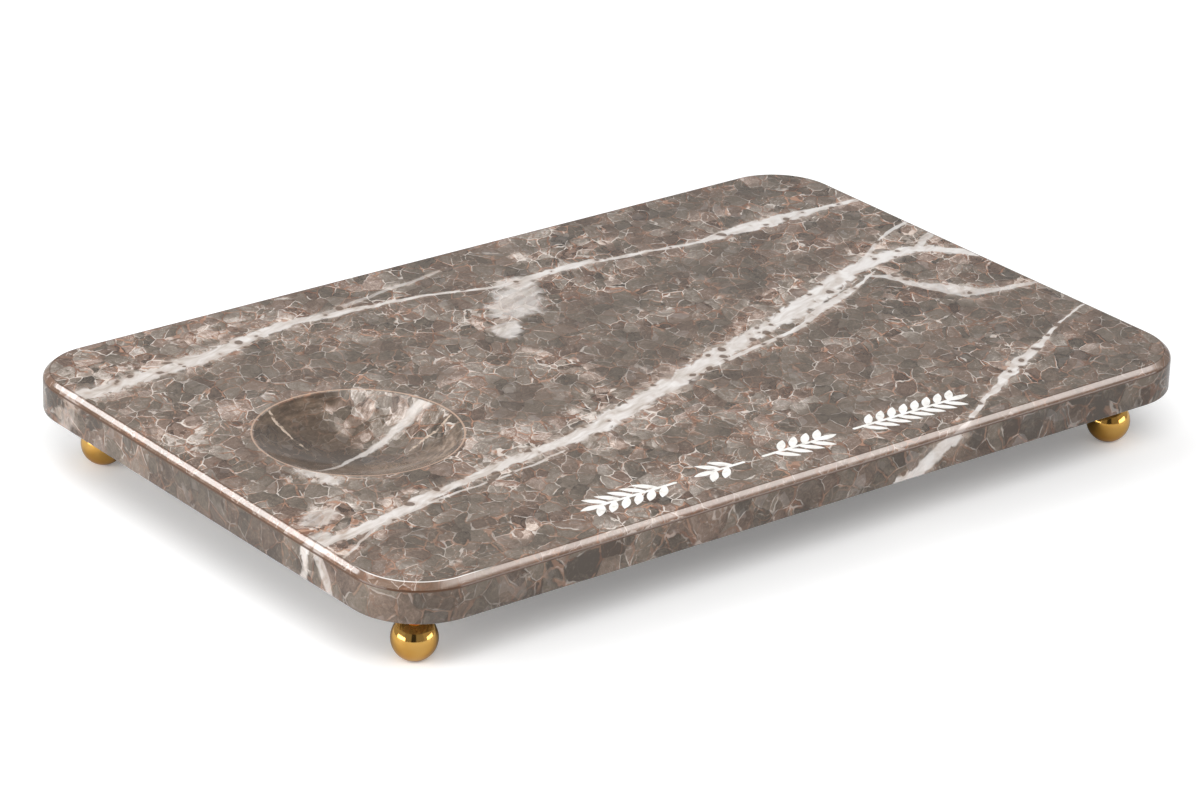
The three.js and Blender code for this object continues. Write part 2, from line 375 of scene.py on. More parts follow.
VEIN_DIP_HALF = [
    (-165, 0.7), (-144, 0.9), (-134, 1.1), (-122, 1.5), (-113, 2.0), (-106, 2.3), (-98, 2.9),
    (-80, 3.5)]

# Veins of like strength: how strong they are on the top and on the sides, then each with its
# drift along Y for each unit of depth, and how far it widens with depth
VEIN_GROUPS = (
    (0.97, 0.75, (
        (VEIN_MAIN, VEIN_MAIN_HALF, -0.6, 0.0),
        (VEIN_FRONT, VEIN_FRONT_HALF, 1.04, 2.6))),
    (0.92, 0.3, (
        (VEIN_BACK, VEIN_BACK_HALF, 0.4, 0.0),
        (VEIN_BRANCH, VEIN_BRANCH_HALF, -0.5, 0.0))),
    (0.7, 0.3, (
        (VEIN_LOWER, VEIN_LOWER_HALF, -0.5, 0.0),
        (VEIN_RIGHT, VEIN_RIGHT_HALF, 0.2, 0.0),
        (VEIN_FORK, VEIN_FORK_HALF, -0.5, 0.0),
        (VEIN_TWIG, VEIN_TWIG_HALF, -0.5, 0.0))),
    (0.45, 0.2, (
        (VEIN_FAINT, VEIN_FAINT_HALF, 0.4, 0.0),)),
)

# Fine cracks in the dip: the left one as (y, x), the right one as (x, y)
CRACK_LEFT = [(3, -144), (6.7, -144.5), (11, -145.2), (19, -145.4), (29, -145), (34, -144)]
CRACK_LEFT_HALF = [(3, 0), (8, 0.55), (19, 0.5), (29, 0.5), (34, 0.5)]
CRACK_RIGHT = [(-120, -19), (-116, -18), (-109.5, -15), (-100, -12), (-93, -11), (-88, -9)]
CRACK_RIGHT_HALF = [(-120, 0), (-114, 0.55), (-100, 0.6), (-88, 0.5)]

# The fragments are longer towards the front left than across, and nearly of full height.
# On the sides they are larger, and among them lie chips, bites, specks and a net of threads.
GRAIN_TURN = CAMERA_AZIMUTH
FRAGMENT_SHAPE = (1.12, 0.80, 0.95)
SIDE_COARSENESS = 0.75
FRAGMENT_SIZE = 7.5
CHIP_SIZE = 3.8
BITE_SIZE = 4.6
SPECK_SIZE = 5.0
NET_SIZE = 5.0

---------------

PROBLEM REQUIREMENTS :: Copy every line of the material, please, keeping it exactly the same.

SOLUTION BELOW ::
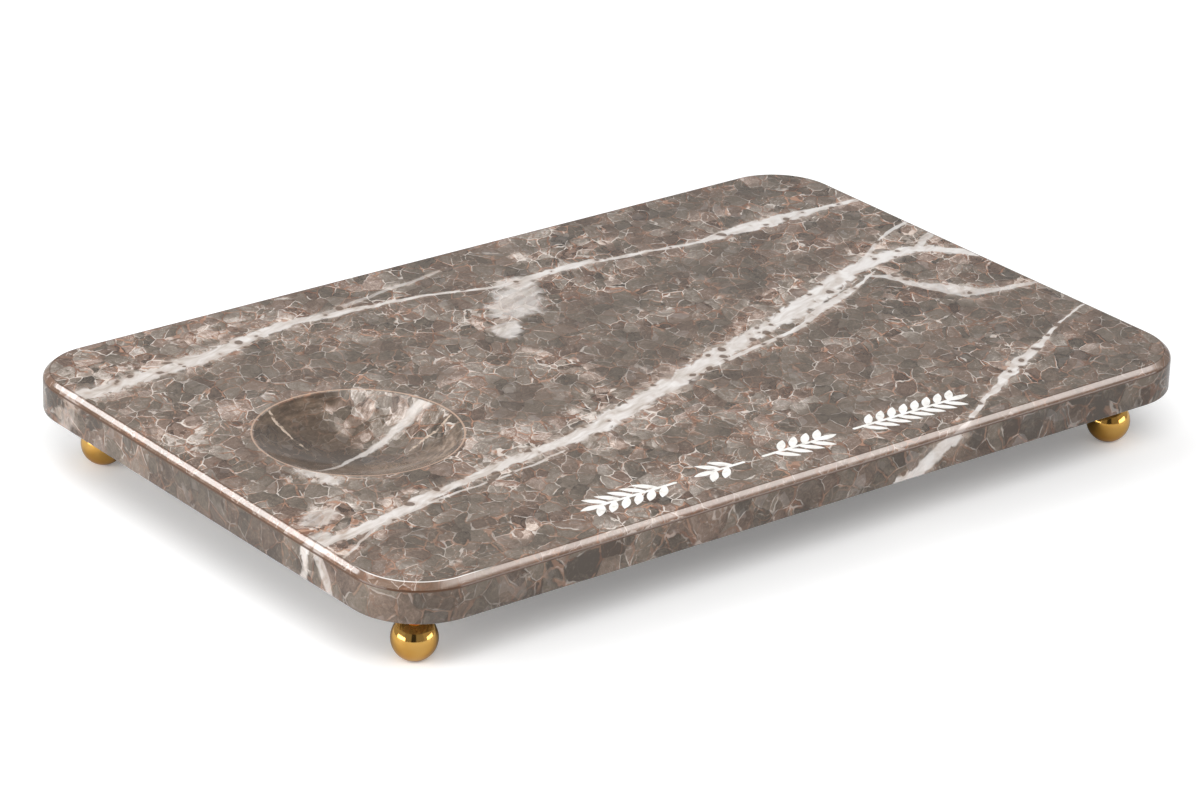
The three.js and Blender code for this object continues. Write part 2, from line 375 of scene.py on. More parts follow.
VEIN_DIP_HALF = [
    (-165, 0.7), (-144, 0.9), (-134, 1.1), (-122, 1.5), (-113, 2.0), (-106, 2.3), (-98, 2.9),
    (-80, 3.5)]

# Veins of like strength: how strong they are on the top and on the sides, then each with its
# drift along Y for each unit of depth, and how far it widens with depth
VEIN_GROUPS = (
    (0.97, 0.75, (
        (VEIN_MAIN, VEIN_MAIN_HALF, -0.6, 0.0),
        (VEIN_FRONT, VEIN_FRONT_HALF, 1.04, 2.6))),
    (0.92, 0.3, (
        (VEIN_BACK, VEIN_BACK_HALF, 0.4, 0.0),
        (VEIN_BRANCH, VEIN_BRANCH_HALF, -0.5, 0.0))),
    (0.7, 0.3, (
        (VEIN_LOWER, VEIN_LOWER_HALF, -0.5, 0.0),
        (VEIN_RIGHT, VEIN_RIGHT_HALF, 0.2, 0.0),
        (VEIN_FORK, VEIN_FORK_HALF, -0.5, 0.0),
        (VEIN_TWIG, VEIN_TWIG_HALF, -0.5, 0.0))),
    (0.45, 0.2, (
        (VEIN_FAINT, VEIN_FAINT_HALF, 0.4, 0.0),)),
)

# Fine cracks in the dip: the left one as (y, x), the right one as (x, y)
CRACK_LEFT = [(3, -144), (6.7, -144.5), (11, -145.2), (19, -145.4), (29, -145), (34, -144)]
CRACK_LEFT_HALF = [(3, 0), (8, 0.55), (19, 0.5), (29, 0.5), (34, 0.5)]
CRACK_RIGHT = [(-120, -19), (-116, -18), (-109.5, -15), (-100, -12), (-93, -11), (-88, -9)]
CRACK_RIGHT_HALF = [(-120, 0), (-114, 0.55), (-100, 0.6), (-88, 0.5)]

# The fragments are longer towards the front left than across, and nearly of full height.
# On the sides they are larger, and among them lie chips, bites, specks and a net of threads.
GRAIN_TURN = CAMERA_AZIMUTH
FRAGMENT_SHAPE = (1.12, 0.80, 0.95)
SIDE_COARSENESS = 0.75
FRAGMENT_SIZE = 7.5
CHIP_SIZE = 3.8
BITE_SIZE = 4.6
SPECK_SIZE = 5.0
NET_SIZE = 5.0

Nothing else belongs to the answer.